Arif Mehmed Paşa (1808-1865) is considered one of the leaders of the western style of painting in Turkey. It is hard to think of him as an artist because he spent his whole working life in the Ottoman army. He was a mere six months old when Mahmud II ascended to the throne and slowly instituted westernizing reforms in the Ottoman Empire. His father was a kapı cuhadar (door warden). He was only 14 when he began to work in a state office related to land. After four years there he requested a transfer to a military body founded by Mahmud II where he was a secretary. With the rank of private, barely four months later he attained sergeant major. He never looked back as he moved up the ranks to reach that of field marshal for Arabia. He also served as governor of Damascus, Harput, Erzurum, Silistre and Edirne before he died in 1865. Although he was in charge of the Ottoman gendarmerie in 1851 and later in 1853 in Istanbul, it is hard to see how he could find the time to paint and found a museum.

Although Arif Paşa was thoroughly committed to the army, he had a deep and abiding interest in Turkish culture and history. He spent some forty years studying Turkish historical sources as he moved up through the ranks. Somewhere along the way, he developed a talent for drawing and produced a series of pictures detailing the clothes Ottoman state officials wore. He prepared these pictures under the name “Mecmua-i Tesavir-i Osmaniyye” (The Collection of Ottoman Pictures). Although his work was supposed to come out in 12 volumes, only one volume was actually published in French in Paris in 1863 and in Turkish the same year. The other 11 volumes have been lost. The published volume is considered to be “the first illustrated book in Turkey.” Some of the paintings appeared in the Tasvir-i Efkar newspaper as a series at the same time.

What is amazing is the praise heaped onto Arif Paşa for his portraits, the harmony of their colors and tones, the maturity of attitude and delicate detail, the artist’s control over his pen and watercolors. The clothing reflects the time when the Janissaries were still on the scene (before 1826 when the corps was disbanded). While one might be inclined to think only the military wore specific clothing, among the Ottoman’s tradition, clothing laws determined what state officials wore. In addition to the drawings of the various official costumes in use, Arif Paşa wanted to establish a museum so everyone would have a chance to see them. He personally had mannequins made in Vienna and a building in Sultan Ahmed was set aside for their display as the Janissary Clothing Museum, a museum that predates the Istanbul Archaeological Museums by decades. Eventually this display was moved to the Military Museum at Hagia Irini during the Second Constitutional Period, but they were not kept up.

Jean Brindesi

What makes one question the value of Arif Paşa’s work is that he was not the first artist in Turkey to draw pictures of official clothing. A young Italian artist, Giovanni Jean Brindesi, who was born in 1826 (d. 1888), was in Istanbul by the 1850s. There is scant evidence for his life, although it is known he lived in Galatasaray on Yeniçarşı Street. His first book was published in Paris in 1855 and was entitled “Elvicei Atika. Les Anciens Costumes. Musée des costumes turcs de Constantinople” (Ancient Clothes. Istanbul Turkish Clothing Museum). Brindesi is known to have used the costumes on the mannequins at the so-called Janissary Museum for his pictures, that is, the museum that Arif Paşa had been instrumental in getting built. We can at least deduce the museum was established prior to 1855, as there is little information about it. [A review of it appeared in the New York Times in the 1860s.]. 

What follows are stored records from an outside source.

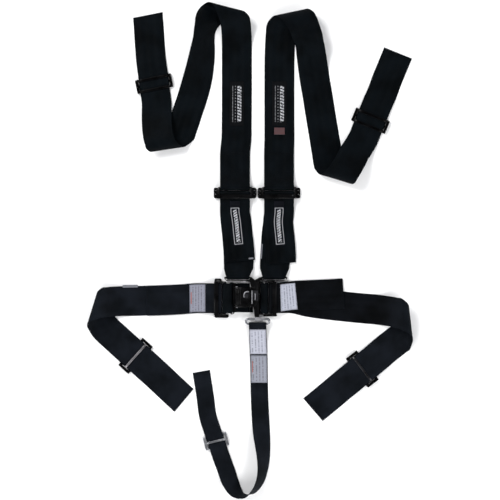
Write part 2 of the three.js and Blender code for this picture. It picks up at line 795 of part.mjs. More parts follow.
// ---- Latch ----
const LATCH_BAR_X = -60;
const LATCH_Y = ADJUSTERS.ll.at[1];
const PIVOT = [-45, 20.5];
const LEVER_Y = [-27, 17];
const FLANGE = 2.5;
const latchTop = LATCH_Z + PLATE;
const latchLoop = loop(
  [LATCH_BAR_X, LATCH_Z + PLATE / 2, 3.6],
  [FIXED_LL, BAR_Z, WRAP_FIXED],
  LATCH_Y,
);
add("latch_loop", belt(latchLoop), webbing);
add("latch_pad", plate(
  [[-66, -44, 1], [-4, -44, 1], [-4, -24, 1], [-12, -16, 1], [-12, 30, 1], [-66, 30, 1]],
  0,
  THICK,
), webbing);

const latchPieces = [
  plate(
    [
      [-62, LATCH_Y - 41, 3],
      [-53, LATCH_Y - 41, 5],
      [-44, LEVER_Y[0] - 1 - FLANGE, 4],
      [0, LEVER_Y[0] - 1 - FLANGE, 5],
      [9, -18, 5],
      [9, 12, 5],
      [0, LEVER_Y[1] + 1 + FLANGE, 5],
      [-44, LEVER_Y[1] + 1 + FLANGE, 4],
      [-53, LATCH_Y + 41, 5],
      [-62, LATCH_Y + 41, 3],
    ],
    LATCH_Z,
    latchTop,
  ),
];
const latchCuts = [
  box([LATCH_BAR_X + 2, LATCH_Y - 38.8, LATCH_Z - 1], [-54.6, LATCH_Y + 38.8, latchTop + 1]),
  disc(0, 0, LATCH_Z - 1, latchTop + 1, POST_R + 0.7),
  box([0, -POST_R - 0.7, LATCH_Z - 1], [12, POST_R + 0.7, latchTop + 1]),
];
for (const [low, high] of [
  [LEVER_Y[0] - 1 - FLANGE, LEVER_Y[0] - 1],
  [LEVER_Y[1] + 1, LEVER_Y[1] + 1 + FLANGE],
]) {
  const wall = plate(
    [[-52, 13, 0.5], [-6, 13, 0.5], [-9, 19, 4], [-34, 22, 6], [-40, 26, 4], [-50, 26, 4], [-52, 18, 3]],
    -high,
    -low,
  );
  latchPieces.push(wall.rotateX(Math.PI / 2));
  latchCuts.push(bar([PIVOT[0], low - 1, PIVOT[1]], [PIVOT[0], high + 1, PIVOT[1]], 2.9));
}
add("latch_base", join(latchPieces, latchCuts), steel);
const pinEnds = [LEVER_Y[0] - FLANGE - 2.2, LEVER_Y[1] + FLANGE + 2.2];
add(
  "latch_pin",
  bar([PIVOT[0], pinEnds[0], PIVOT[1]], [PIVOT[0], pinEnds[1], PIVOT[1]], 2.5),
  chrome,
);

const leverPlate = plate(
  [
    [-48, LEVER_Y[0], 3],
    [-6, LEVER_Y[0], 5],
    [-6, LEVER_Y[1], 5],
    [-48, LEVER_Y[1], 3],
  ],
  22.7,
  25.5,
);
const leverEye = bar([PIVOT[0], LEVER_Y[0], PIVOT[1]], [PIVOT[0], LEVER_Y[1], PIVOT[1]], 5, 20);
const leverWeb = box([-48, LEVER_Y[0], 20.5], [-42, LEVER_Y[1], 23]);
const leverHole = bar(
  [PIVOT[0], LEVER_Y[0] - 1, PIVOT[1]],
  [PIVOT[0], LEVER_Y[1] + 1, PIVOT[1]],
  2.9,
);
const leverWindow = plate(
  [[-29, -8, 3], [-13, -8, 3], [-13, 11, 3], [-29, 11, 3]],
  22,
  27,
);
add("lever", join([leverPlate, leverEye, leverWeb], [leverHole, leverWindow]), steel);
add(
  "lever_hook",
  join([
    plate([[-32, -11, 3], [9.5, -15, 2], [9.5, 11, 2], [-32, 12, 3]], 19.7, 22.4),
    box([7, -13, 15.6], [9.5, 9, 21]),
    bar([-21, -2, 21], [-21, -2, 25.5], 4.5, 20),
  ]),
  chrome,
);

// ---- Crotch belt ----
const RING_X = 8;
const RING_WIRE = 2.5;
const RING_Y = [-73.5, -61];
const RING_Z = TONGUE_Z + PLATE / 2;
const RING_HALF = 30;
const RING_WRAP = RING_WIRE + SHEET - THICK / 2;

const eyeEnd = bar([RING_X - 7, RING_Y[1], RING_Z], [RING_X + 7, RING_Y[1], RING_Z], 5.5, 20);
const eyeHole = bar(
  [RING_X - 8, RING_Y[1], RING_Z],
  [RING_X + 8, RING_Y[1], RING_Z],
  RING_WIRE + 0.4,
);
add(
  "crotch_tongue",
  join(
    [
      plate(
        [[-8.5, 0, 3], [-3, -30, 8], [1, -60, 2], [12, -60, 2], [11.5, -30, 8], [8.5, 0, 3], [6, 9, 4], [-6, 9, 4]],
        TONGUE_Z,
        TONGUE_Z + PLATE,
      ),
      eyeEnd,
    ],
    [eyeHole, disc(0, 0, TONGUE_Z - 1, TONGUE_Z + PLATE + 1, POST_R + GAP + 0.1)],
  ),
  steel,
);

const ringPieces = [];
for (const y of RING_Y)
  ringPieces.push(
    bar([RING_X - RING_HALF + 5, y, RING_Z], [RING_X + RING_HALF - 5, y, RING_Z], RING_WIRE, 10),
  );
for (const side of [-1, 1]) {
  const bend = [[5, 0], [1.5, 1.5], [0, 5]].map(([dx, dy]) => [
    [RING_X + side * (RING_HALF - dx), RING_Y[0] + dy, RING_Z],
    [RING_X + side * (RING_HALF - dx), RING_Y[1] - dy, RING_Z],
  ]);
  const path = [...bend.map((pair) => pair[0]), ...bend.reverse().map((pair) => pair[1])];
  for (let i = 1; i < path.length; i++) ringPieces.push(bar(path[i - 1], path[i], RING_WIRE, 10));
  for (const corner of path)
    ringPieces.push(new THREE.SphereGeometry(RING_WIRE, 8, 5).translate(...corner));
}
add("crotch_ring", join(ringPieces), chrome);

const crotch = run(
  [
    [10.5, -146, FLOOR, 0],
    [9, -110, FLOOR, 0],
    [8.2, -94, 2.2, 0],
    [8, -84, 4.8, 0],
    ...HALF_TURN.map((angle) => [
      RING_X,
      RING_Y[0] + RING_WRAP * Math.cos(rad(angle)),
      RING_Z + RING_WRAP * Math.sin(rad(angle)),
      0,
    ]),
    [8, -84, 12, 0],
    [8.2, -98, 8.2, 0],
    [8.8, -116, 4.6, 0],
    [9.8, -140, SECOND, 0],
    [10.4, -154, SECOND, 0],
    [10.9, -168, 1.8, 0],
    [11.3, -184, FLOOR, 0],
    [12.9, -263, FLOOR, 0],
    [15.8, -324, FLOOR, 0],
    [18, -355, FLOOR, -2, -11],
    [20.7, -385, FLOOR, -3, -28],
    [22.5, -416, FLOOR, -5, -42],
    [20.5, -446, FLOOR, -10, -54],
    [12.5, -477, FLOOR, -25, -62],
    [-6, -502, FLOOR, -52, -75],
    [-25, -510, FLOOR, -88, -98],
    [-44, -501, FLOOR, -130, -130],
    [-60, -479, FLOOR, -155, -158],
    [-71, -450, 1.6, 18],
    ...threaded("cr", 44, 42, 18.8),
    [-115.5, -321, 2.2, 18],
    [-119, -308, FLOOR, 17],
    [-125, -264, FLOOR, 12],
    [-135.7, -195, FLOOR, 10],
  ],
  NARROW,
);
add("crotch_webbing", belt(crotch), webbing);
const onCrotch = (y, z) => nearest(crotch, 10, y, z);
add("crotch_label_upper", sewnOn(crotch, onCrotch(-88, 11), onCrotch(-152, 4), -0.94, 0.94), label);
add("crotch_label_lower", sewnOn(crotch, onCrotch(-155, 4), onCrotch(-224, 2), -0.92, 0.92), label);

export default root;
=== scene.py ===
"""A five-point racing harness laid out flat, seen from straight above.

Lengths are in millimetres until a mesh is made, when MM turns them into metres.
"""

import json
import math

import bmesh
import bpy
from mathutils import Vector, noise
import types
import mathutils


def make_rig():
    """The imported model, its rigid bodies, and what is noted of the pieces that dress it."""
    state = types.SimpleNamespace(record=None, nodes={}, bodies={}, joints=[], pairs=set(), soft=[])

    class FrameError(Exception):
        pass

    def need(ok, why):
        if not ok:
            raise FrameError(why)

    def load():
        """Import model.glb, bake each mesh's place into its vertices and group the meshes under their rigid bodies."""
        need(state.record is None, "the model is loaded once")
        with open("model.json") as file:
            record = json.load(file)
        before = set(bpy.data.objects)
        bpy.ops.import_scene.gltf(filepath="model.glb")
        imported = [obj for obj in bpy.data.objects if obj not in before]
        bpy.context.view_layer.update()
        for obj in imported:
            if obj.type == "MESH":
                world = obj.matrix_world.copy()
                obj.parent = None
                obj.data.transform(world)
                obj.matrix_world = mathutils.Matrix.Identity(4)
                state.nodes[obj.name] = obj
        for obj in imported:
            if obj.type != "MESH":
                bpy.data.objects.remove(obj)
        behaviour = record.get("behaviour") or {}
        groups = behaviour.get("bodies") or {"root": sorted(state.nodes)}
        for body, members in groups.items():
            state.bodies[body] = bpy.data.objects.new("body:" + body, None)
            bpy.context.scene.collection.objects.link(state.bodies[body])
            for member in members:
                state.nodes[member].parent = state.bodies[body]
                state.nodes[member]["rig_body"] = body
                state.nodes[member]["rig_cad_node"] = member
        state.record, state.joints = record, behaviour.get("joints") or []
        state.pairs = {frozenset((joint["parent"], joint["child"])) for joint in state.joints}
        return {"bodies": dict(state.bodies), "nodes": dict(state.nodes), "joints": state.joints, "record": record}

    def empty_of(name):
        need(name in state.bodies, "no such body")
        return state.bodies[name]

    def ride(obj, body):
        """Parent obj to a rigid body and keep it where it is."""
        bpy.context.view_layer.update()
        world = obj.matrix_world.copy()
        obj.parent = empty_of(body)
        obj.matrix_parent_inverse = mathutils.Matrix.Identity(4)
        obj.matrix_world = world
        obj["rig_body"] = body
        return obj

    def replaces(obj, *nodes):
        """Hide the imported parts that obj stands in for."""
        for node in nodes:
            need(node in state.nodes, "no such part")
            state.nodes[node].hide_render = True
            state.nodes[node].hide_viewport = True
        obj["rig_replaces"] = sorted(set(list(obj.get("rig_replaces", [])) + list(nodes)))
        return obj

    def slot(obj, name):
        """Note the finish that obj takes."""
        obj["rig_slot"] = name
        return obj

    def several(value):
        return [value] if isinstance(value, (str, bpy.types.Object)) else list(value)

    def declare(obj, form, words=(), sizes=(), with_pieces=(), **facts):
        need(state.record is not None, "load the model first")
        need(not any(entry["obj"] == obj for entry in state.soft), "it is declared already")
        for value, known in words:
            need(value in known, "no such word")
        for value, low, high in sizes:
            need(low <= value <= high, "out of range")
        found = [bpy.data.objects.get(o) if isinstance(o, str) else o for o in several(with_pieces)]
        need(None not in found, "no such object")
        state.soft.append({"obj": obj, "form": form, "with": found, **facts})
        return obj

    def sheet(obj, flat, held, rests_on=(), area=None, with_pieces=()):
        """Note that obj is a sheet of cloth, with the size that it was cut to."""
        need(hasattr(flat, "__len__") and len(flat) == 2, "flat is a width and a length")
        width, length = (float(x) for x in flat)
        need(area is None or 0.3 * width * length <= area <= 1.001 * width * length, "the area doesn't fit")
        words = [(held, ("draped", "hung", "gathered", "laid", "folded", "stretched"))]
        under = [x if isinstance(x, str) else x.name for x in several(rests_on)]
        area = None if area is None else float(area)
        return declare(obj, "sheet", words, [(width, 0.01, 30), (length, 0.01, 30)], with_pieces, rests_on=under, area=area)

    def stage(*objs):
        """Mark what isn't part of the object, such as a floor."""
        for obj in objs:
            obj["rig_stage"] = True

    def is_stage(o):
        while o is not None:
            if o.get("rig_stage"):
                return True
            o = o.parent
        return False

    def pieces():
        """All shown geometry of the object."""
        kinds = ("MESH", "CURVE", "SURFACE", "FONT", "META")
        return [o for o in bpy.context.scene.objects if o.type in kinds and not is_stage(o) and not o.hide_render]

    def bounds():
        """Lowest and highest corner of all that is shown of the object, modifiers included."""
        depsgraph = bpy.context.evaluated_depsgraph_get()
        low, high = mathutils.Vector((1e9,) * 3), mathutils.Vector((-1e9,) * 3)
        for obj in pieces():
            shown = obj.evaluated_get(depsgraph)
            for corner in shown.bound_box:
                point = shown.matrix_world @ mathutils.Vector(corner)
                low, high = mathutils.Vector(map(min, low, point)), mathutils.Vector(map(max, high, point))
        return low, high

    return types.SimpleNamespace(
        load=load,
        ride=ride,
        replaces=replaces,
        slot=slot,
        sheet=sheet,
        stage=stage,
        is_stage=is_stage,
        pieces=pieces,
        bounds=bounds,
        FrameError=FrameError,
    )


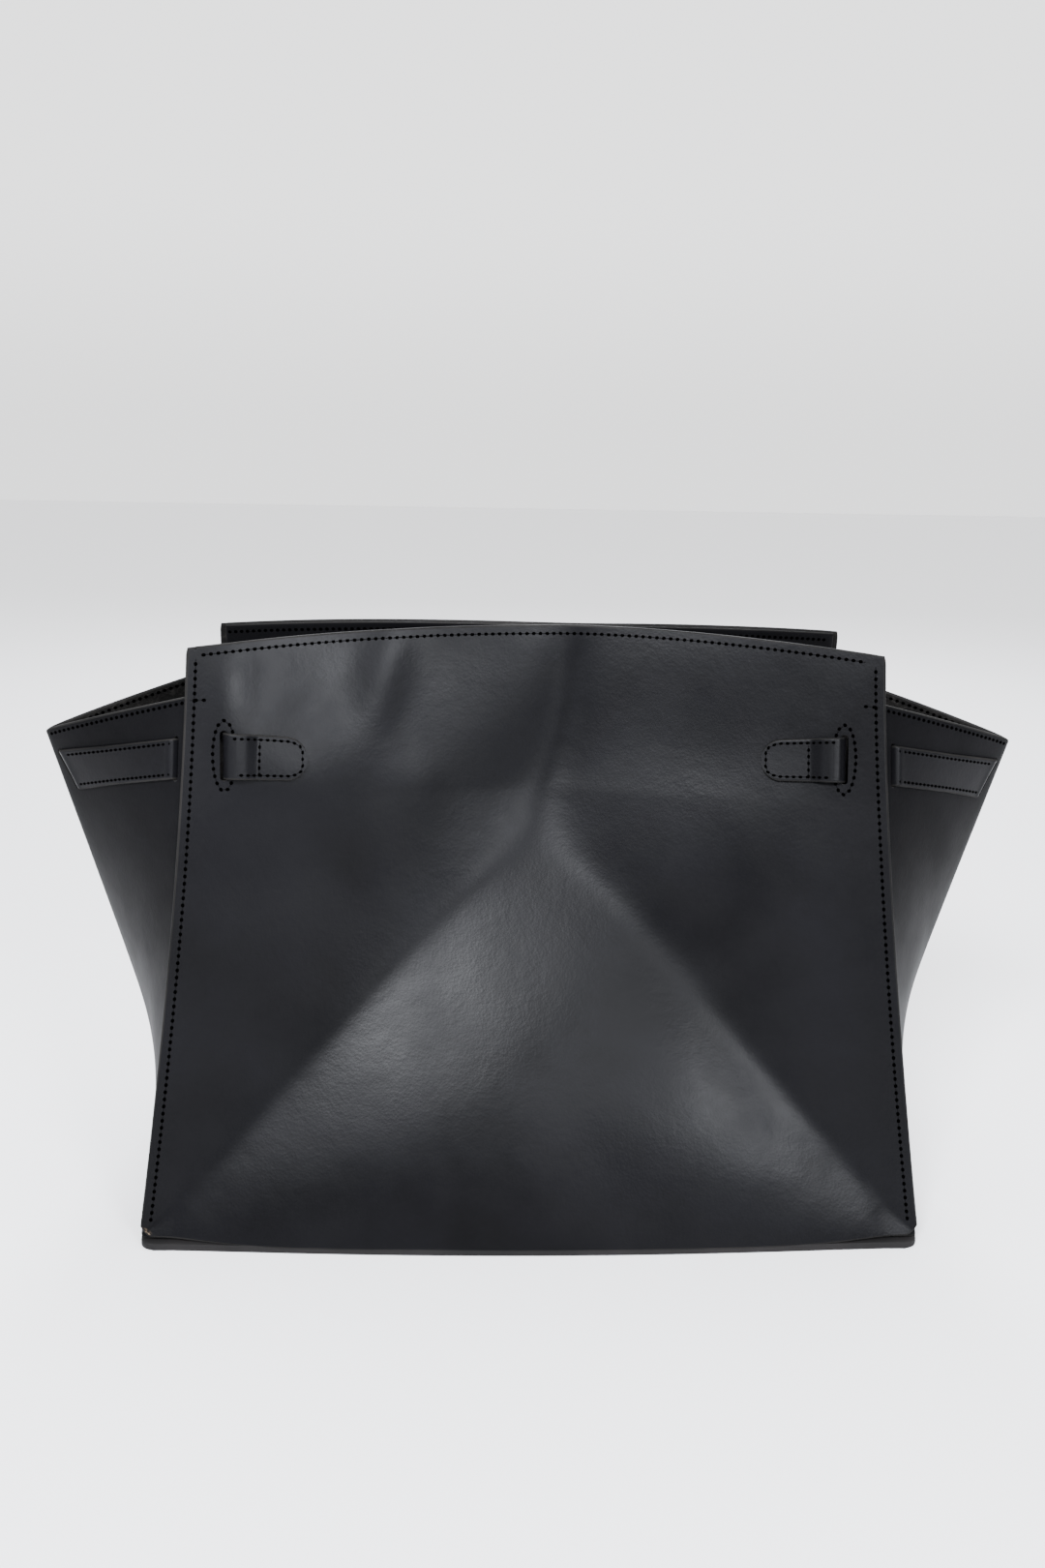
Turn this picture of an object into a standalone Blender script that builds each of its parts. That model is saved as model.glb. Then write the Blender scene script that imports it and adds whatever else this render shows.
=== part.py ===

Brindesi worked in both water color and oils. He depicted the various costumes that belonged to the officials of the Mahmud II period just as Arif Paşa was to do in his book eight years later. In the Italian’s book are the grand vizier, the chief of military judges, Janissary officers, the şeyh-ül-islam, the black eunuchs, as well as sailors, bombardiers and privates. These are the same subjects that Arif Paşa took up; it may be that the similarity between his work and that of Brindesi was the reason why only one volume of Arif Paşa’s drawings was ever published. It is almost impossible to tell the difference between Arif Paşa’s paintings and those of Brindesi.

The Italian artist produced a second book, “Souvenir de Constantinople” in the 1860s in which he portrayed daily life in the city, including women, cemeteries, entertainment and the like. This volume, more than his first, placed him among the orientalist painters who flooded the European markets with depictions, often quite fanciful, of life in the Middle East.